Dias
atrás, as casas legislativas federais realizaram dois feitos no exercício de
suas atribuições e que, de alguma forma, têm algum ponto de contato. No Senado,
em votação simbólica, foi aprovado um projeto que há dez anos ali tramitava e
que define o “ato médico”, ou seja, quais atividades são privativas de quem
tenha formação médica. Como de praxe, vai à sanção (não seria melhor dizer
“dalila”...) presidencial. Como a unanimidade quase nunca existe (o que é bom,
pois, como dizia Nélson Rodrigues, “a unanimidade é burra”), enfermeiros,
fonoaudiólogos e psicólogos criticaram-no, dizendo que ele criará alguma
dificuldade no exercício dessas profissões.
Na
mesma semana, a Comissão de Direito Humanos da Câmara dos Deputados, presidida
pelo polêmico pastor Marco Feliciano, aprovou um projeto que permite, em
síntese, a “cura gay” (expressão cunhada pela mídia). O projeto, que é de
autoria do deputado João Campos (PSDB-GO), pretende suspender dois artigos de
uma resolução do Conselho Federal de Psicologia, do ano de 1999, que impedem:
a) que profissionais “tratem” homossexuais; b) que profissionais ajam
coercitivamente impondo ao cliente terapia não solicitada. Foi aprovada na CDH
e agora será encaminhada á Comissão de Constituição, Justiça e Cidadania.

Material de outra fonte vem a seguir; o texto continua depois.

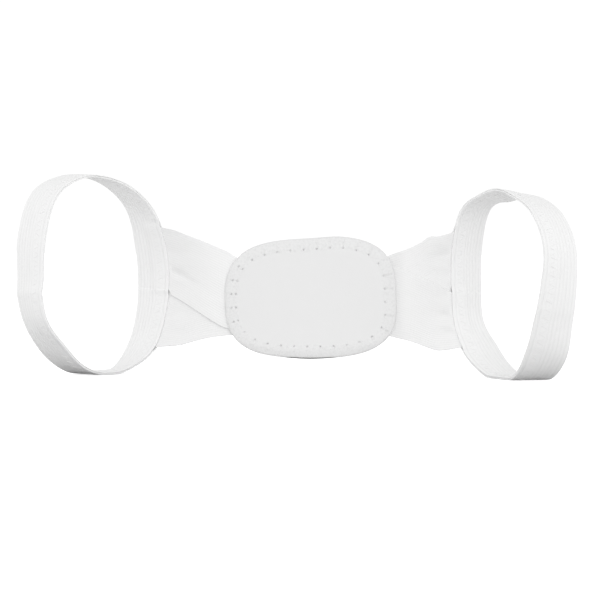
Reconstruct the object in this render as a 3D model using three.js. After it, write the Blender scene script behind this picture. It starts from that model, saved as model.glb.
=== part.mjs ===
// A posture corrector: two elastic arm loops, two elastic bands that cross behind a
// two-sheet back pad, and the pad. It stands on the flattened bottoms of its loops.
// Units are millimetres. +Z is up, the pad faces -Y, and +X is to the viewer's right.
// The origin is the middle of the bottom of the whole part's box.
import * as THREE from "three";

// Driving sizes
const PAD_WIDTH = 136.4;
const PAD_HEIGHT = 95.2;
const PAD_SHEET = 1.6; // thickness of each pad sheet
const PAD_PUFF = 1.5; // how far the front sheet swells over the bands
const PAD_TILT = 2; // degrees, right side up
const PAD_CENTRE_HEIGHT = 62.7; // pad centre above the surface it stands over

const BAND_WIDTH = 57;
const BAND_THICKNESS = 1;
const BAND_SPACING = 1.3; // between the middles of the two bands
const BAND_INSERT = 12; // length of band held inside a loop

const STRAP_WIDTH = 32.5; // folded width of a loop's webbing
const STRAP_PLY = 1;
const STRAP_RIBS = 7;
const RIB_RELIEF = 0.22;
const LAP_RISE = 0.5; // extra height where the loop's ends lap
const LAP_LENGTH = 9;
const FLOOR_PRESS = 1.6; // how far the resting surface flattens a loop
const PRESSED_FLAT = 0.33; // ribs lower than this above the surface are pressed flat

const LEFT_REACH = 113; // from the pad's centre out to where a band enters a loop
const RIGHT_REACH = 113;
const LEFT_SETBACK = 26; // how far that place lies behind the pad
const RIGHT_SETBACK = 25;

// Clearances
const GAP = 0.3; // between pieces that touch
const SLIT = 0.35; // between the two plies of a loop

const degrees = THREE.MathUtils.degToRad;

// The two loops. Yaw is the angle between a loop's axis and the pad's normal.
const LEFT_LOOP = {
  side: -1,
  halfWidth: 63,
  halfHeight: 78.5,
  yaw: 43,
  reach: LEFT_REACH,
  setback: LEFT_SETBACK,
  seamTurn: -8.3,
  // near and far: the radius of each rim, as shares of the loop's half sizes
  rows: [
    { turn: 0, near: 0.98, far: 0.86 },
    { turn: 22.5, near: 0.975, far: 0.87 },
    { turn: 45, near: 0.975, far: 0.955 },
    { turn: 67.5, near: 0.965, far: 0.98 },
    { turn: 90, near: 0.99, far: 1.015 },
    { turn: 112.5, near: 1.07, far: 1.08 },
    { turn: 135, near: 1.13, far: 1.165 },
    { turn: 157.5, near: 1.055, far: 1.1 },
    { turn: 180, near: 1.0, far: 1.02 },
    { turn: 202.5, near: 1.04, far: 1.035 },
    { turn: 225, near: 0.965, far: 1.01 },
    { turn: 247.5, near: 0.975, far: 1.0 },
    { turn: 270, near: 0.985, far: 1.015 },
    { turn: 292.5, near: 0.995, far: 1.06 },
    { turn: 315, near: 1.035, far: 0.995 },
    { turn: 337.5, near: 0.99, far: 0.91 },
  ],
};
const RIGHT_LOOP = {
  side: 1,
  halfWidth: 63,
  halfHeight: 75,
  yaw: 60,
  reach: RIGHT_REACH,
  setback: RIGHT_SETBACK,
  seamTurn: -6.3,
  rows: [
    { turn: 0, near: 0.96, far: 1.02 },
    { turn: 22.5, near: 1.02, far: 1.09 },
    { turn: 45, near: 1.085, far: 1.15 },
    { turn: 67.5, near: 1.005, far: 0.96 },
    { turn: 90, near: 0.99, far: 0.925 },
    { turn: 112.5, near: 0.98, far: 0.94 },
    { turn: 135, near: 1.04, far: 0.995 },
    { turn: 157.5, near: 1.055, far: 1.02 },
    { turn: 180, near: 0.935, far: 0.97 },
    { turn: 202.5, near: 0.88, far: 0.975 },
    { turn: 225, near: 0.93, far: 1.09 },
    { turn: 247.5, near: 1.03, far: 1.085 },
    { turn: 270, near: 1.0, far: 1.0 },
    { turn: 292.5, near: 0.975, far: 0.95 },
    { turn: 315, near: 1.0, far: 0.94 },
    { turn: 337.5, near: 1.005, far: 1.045 },
  ],
};

// The pad's outline: how far it departs from a superellipse at each turn
const PAD_ROWS = [
  { turn: 0, share: 1.005 },
  { turn: 60, share: 1.02 },
  { turn: 90, share: 0.99 },
  { turn: 150, share: 0.978 },
  { turn: 180, share: 1.004 },
  { turn: 240, share: 1.0 },
  { turn: 270, share: 1.02 },
  { turn: 330, share: 1.028 },
];
const PAD_SQUARENESS = 3;

// Across a pad sheet: reach is a share of the way to its edge, crown a share of its puff.
// The dip before the edge is where the sheets are sewn together.
const PAD_PROFILE = [
  { reach: 0, crown: 1 },
  { reach: 0.3, crown: 0.96 },
  { reach: 0.6, crown: 0.78 },
  { reach: 0.78, crown: 0.5 },
  { reach: 0.86, crown: 0.16 },
  { reach: 0.93, crown: 0.3 },
  { reach: 1, crown: 0 },
];

// Each wing: along runs from the loop (0) past the pad's side (1) to the pad's corner (1.2).
// upper and lower say how far each edge has gone from its height at the loop to its height
// under the pad.
const WING_ROWS = {
  frontLeft: [
    { along: 0, upper: 0, lower: 0 },
    { along: 0.2, upper: 0.085, lower: 0.24 },
    { along: 0.4, upper: 0.255, lower: 0.42 },
    { along: 0.6, upper: 0.41, lower: 0.585 },
    { along: 0.8, upper: 0.585, lower: 0.745 },
    { along: 1, upper: 0.78, lower: 0.9 },
    { along: 1.2, upper: 1, lower: 1 },
  ],
  backLeft: [
    { along: 0, upper: 0, lower: 0 },
    { along: 0.2, upper: 0.2, lower: 0.11 },
    { along: 0.4, upper: 0.4, lower: 0.23 },
    { along: 0.6, upper: 0.6, lower: 0.51 },
    { along: 0.8, upper: 0.8, lower: 0.76 },
    { along: 1, upper: 0.92, lower: 0.92 },
    { along: 1.2, upper: 1, lower: 1 },
  ],
  frontRight: [
    { along: 0, upper: 0, lower: 0 },
    { along: 0.2, upper: 0.17, lower: -0.15 },
    { along: 0.4, upper: 0.34, lower: -0.19 },
    { along: 0.6, upper: 0.5, lower: 0.14 },
    { along: 0.8, upper: 0.67, lower: 0.51 },
    { along: 1, upper: 0.85, lower: 0.78 },
    { along: 1.2, upper: 1, lower: 1 },
  ],
  backRight: [
    { along: 0, upper: 0, lower: 0 },
    { along: 0.15, upper: 0.12, lower: 0.12 },
    { along: 0.3, upper: 0.19, lower: 0.25 },
    { along: 0.45, upper: 0.2, lower: 0.4 },
    { along: 0.6, upper: 0.42, lower: 0.5 },
    { along: 0.8, upper: 0.65, lower: 0.67 },
    { along: 1, upper: 0.84, lower: 0.84 },
    { along: 1.2, upper: 1, lower: 1 },
  ],
};
const WING_END = 1.2;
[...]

O caminho a ser percorrido é longo até a
aprovação, mas é bom ficar atento.
Há
muito tempo a opção (ou orientação) sexual deixou de ser considerada uma doença e isto
representou uma evolução, todavia não tão grande se for lembrado que nas
Ordenações Filipinas, que estiveram em vigor no território nacional do ano de
1603 até o ano de 1830, quando foi promulgado o Código Criminal do Império, o
homossexualismo – chamado ali de “sodomia” como alusão à cidade bíblica Sodoma
– era punido com a morte por fogo, para que o vento levasse as cinzas de da
existência do “criminoso” não restasse lembrança. Poética e altamente simbólica
essa pena: destruição total da pessoa sem que dela restasse um túmulo em que
fosse lembrada. Porém, cruel e desumana.
Deixou
de ser crime, todavia passou a ser considerada doença, com classificação no CID –
Código Internacional de Doenças, até que dali foi sacada. Andaram bem nesse
caminho os psicólogos, recusando-se a “tratar” (e, consequentemente, curar) os
homossexuais. O que talvez poucos saibam é que já houve um ataque do mesmo
gênero promovido pelos parlamentares ligados à Igreja Universal do Reino de
Deus: os pastores poderiam exercer atividade semelhante aos psicólogos (quem
nunca assistiu – ou ao menos ouviu falar de um programa veiculado na madrugada
chamado “fala que eu te escuto”?). Este ataque “morreu no ninho” e é nítido que se pretendia com ele.
Vem
agora outro evangélico querer encarar os homossexuais como doentes e permitindo
que eles sejam “tratados” e “curados”. Este evangélico, é bom que se saiba, não
se autonomeou presidente da Comissão de Direitos Humanos: ele foi posto ali graças
ao PT, PV, PSDB que, se não fizeram nada positivo, foram omissos, pois tinham
direito a ocupar a presidência da comissão. Ademais, o partido a que pertence o pastor,
o PSC, ajuizou ação no STF contra norma do CNJ acerca de casamento entre
homossexuais. Ele está apenas seguindo as diretrizes de seu partido. “Façamos o
que o mestre mandou."
O
preço da liberdade é a eterna vigilância: não se pode descuidar, pois Marco
Feliciano está disposto a tudo nesse afã de "tratar" (e "curar") os homossexuais.